Re: Small oddity of the week: 2.4.20-pre

From: Andries Brouwer (aebr@win.tue.nl)
Date: Sat Oct 12 2002 - 17:46:09 EST


On Sat, Oct 12, 2002 at 07:30:57PM +0100, Alastair Stevens wrote:
> On Sat, 2002-10-12 at 19:00, Andries Brouwer wrote:
> > > ie - the first time, it gives me two repeated lines. This appears to be
> > > random. In a clean terminal, it'll sometimes give me only the one line
> > > on the first run, and then do two lines multiple times....
> >
> > Could it be that you have statistics garbage in /proc/partitions?
> > That will break fdisk.
>
> Well, I'm no expert, but it looks OK to me:
>
> 953 alastair@dolphin:~> cat /proc/partitions
> major minor #blocks name rio rmerge rsect ruse wio wmerge wsect
> wuse running use aveq
>
> 3 0 58633344 hda 413162 1219920 12595886 1973640 268105 574049
> 6745668 8302590 -2 36995689 21817577
> 3 1 7253316 hda1 8 24 64 110 0 0 0 0 0 110 110

Some vendors added statistics to /proc/partitions.
Laziness on their side. Since they patch the kernel anyway
it would have been very easy to make /proc/diskstatistics.
But vendors may do as they wish.
This breaks some software, but these same vendors patch their
versions of this software.

Then some misguided people came and wanted this in the official kernel.
Bad. It is bad enough that vendors add pollution, but that good kernel
developers want to do this is inexplicable to me.
It only causes trouble, and gains precisely nothing.
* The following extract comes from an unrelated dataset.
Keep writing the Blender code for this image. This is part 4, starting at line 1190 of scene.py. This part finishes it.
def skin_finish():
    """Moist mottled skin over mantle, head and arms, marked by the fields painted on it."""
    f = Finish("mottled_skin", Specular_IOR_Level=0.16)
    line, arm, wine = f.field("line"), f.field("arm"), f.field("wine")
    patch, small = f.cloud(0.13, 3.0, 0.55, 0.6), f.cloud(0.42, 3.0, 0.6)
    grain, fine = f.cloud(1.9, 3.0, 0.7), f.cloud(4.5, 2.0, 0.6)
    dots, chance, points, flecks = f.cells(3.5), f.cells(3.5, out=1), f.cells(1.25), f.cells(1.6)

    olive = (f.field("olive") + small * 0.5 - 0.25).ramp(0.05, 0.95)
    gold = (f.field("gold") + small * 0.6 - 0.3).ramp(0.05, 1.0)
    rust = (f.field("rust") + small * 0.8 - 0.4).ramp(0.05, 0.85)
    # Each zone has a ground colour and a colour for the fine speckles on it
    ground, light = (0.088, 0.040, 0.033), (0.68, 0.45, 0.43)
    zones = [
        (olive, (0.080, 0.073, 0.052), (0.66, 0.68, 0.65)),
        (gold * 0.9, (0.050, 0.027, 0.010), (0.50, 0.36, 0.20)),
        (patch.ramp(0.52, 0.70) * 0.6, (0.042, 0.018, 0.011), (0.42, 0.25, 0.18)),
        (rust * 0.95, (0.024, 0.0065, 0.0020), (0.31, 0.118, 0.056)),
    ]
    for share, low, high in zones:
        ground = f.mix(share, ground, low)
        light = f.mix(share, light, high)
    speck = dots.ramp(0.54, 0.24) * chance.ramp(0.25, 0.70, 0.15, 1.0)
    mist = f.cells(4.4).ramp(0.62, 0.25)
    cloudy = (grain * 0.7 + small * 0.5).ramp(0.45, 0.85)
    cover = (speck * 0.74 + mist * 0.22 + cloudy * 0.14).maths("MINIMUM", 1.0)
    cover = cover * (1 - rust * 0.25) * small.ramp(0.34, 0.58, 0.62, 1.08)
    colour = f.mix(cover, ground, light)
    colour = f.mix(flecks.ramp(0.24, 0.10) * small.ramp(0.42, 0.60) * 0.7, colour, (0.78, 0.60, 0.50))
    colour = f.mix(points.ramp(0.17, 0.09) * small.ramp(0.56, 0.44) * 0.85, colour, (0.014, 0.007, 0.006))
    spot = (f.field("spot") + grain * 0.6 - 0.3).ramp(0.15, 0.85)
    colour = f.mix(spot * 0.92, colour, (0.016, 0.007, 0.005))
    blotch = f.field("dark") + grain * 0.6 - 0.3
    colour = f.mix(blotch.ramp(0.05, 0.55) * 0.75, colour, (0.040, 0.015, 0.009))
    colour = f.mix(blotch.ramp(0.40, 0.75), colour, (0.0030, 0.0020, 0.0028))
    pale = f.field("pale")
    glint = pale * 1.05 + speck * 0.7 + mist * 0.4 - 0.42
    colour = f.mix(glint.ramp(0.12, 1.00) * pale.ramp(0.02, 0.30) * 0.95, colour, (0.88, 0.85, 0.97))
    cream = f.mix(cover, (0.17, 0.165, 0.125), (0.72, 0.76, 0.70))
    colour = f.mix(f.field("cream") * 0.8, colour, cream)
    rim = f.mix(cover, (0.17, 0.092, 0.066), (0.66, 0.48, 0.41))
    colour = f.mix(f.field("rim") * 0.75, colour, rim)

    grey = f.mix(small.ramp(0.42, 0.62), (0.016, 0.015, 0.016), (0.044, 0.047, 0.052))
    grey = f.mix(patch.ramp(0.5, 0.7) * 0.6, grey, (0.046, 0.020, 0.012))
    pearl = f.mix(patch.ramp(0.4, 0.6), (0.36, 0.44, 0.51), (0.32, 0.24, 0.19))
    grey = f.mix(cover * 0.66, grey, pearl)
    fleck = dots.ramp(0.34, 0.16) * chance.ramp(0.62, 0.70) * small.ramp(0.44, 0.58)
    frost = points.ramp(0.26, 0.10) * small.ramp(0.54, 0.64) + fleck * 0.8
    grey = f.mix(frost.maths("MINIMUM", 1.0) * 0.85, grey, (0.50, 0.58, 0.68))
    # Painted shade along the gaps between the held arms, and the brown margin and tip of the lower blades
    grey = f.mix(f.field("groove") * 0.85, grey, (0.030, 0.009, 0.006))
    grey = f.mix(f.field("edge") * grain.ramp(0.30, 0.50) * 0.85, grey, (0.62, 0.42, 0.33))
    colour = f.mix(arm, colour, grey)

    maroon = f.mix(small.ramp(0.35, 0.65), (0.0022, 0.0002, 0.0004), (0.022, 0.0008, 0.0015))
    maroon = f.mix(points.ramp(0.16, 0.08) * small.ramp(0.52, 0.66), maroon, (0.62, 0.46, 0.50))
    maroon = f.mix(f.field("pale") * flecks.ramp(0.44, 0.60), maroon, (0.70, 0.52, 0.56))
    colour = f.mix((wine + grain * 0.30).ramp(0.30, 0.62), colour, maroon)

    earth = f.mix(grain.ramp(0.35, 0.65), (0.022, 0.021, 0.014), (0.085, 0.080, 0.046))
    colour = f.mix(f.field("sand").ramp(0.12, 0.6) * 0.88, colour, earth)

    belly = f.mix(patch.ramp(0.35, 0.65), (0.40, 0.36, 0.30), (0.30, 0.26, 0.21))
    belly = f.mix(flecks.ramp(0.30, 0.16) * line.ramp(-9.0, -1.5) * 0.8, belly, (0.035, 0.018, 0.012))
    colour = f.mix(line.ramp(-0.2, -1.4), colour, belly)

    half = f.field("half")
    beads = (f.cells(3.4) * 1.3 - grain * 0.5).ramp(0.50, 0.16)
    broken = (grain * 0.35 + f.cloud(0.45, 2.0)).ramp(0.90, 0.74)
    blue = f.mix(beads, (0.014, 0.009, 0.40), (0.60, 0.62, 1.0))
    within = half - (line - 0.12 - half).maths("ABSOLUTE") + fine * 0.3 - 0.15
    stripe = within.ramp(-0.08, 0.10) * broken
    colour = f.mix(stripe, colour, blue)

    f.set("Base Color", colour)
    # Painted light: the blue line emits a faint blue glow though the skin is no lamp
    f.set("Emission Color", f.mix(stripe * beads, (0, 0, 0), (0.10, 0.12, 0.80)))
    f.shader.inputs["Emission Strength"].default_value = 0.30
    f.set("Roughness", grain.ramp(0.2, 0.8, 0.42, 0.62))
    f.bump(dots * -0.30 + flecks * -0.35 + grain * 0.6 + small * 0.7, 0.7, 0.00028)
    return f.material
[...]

In this particular case there are two problems:
(i) the format was changed
(ii) the content has become dynamic

Many proc files like /proc/filesystems or /proc/partitions may change,
but not many times a second, and most likely not without the operator
being aware of it. This means that programs like mount and fdisk can
read these files [1]. But a /proc/partitions that contains statistics
will change many times a second, causing problems for programs that
try to read it one line at a time.

My conjecture is that you were bitten by the latter phenomenon.

Andries

[1] The correct use of mount is to give an explicit type.
The correct use of fdisk is to give an explicit device.
Nothing else is guaranteed.
Shorthand versions work with high probability. But with a
dynamic /proc/partitions they work with lower probability.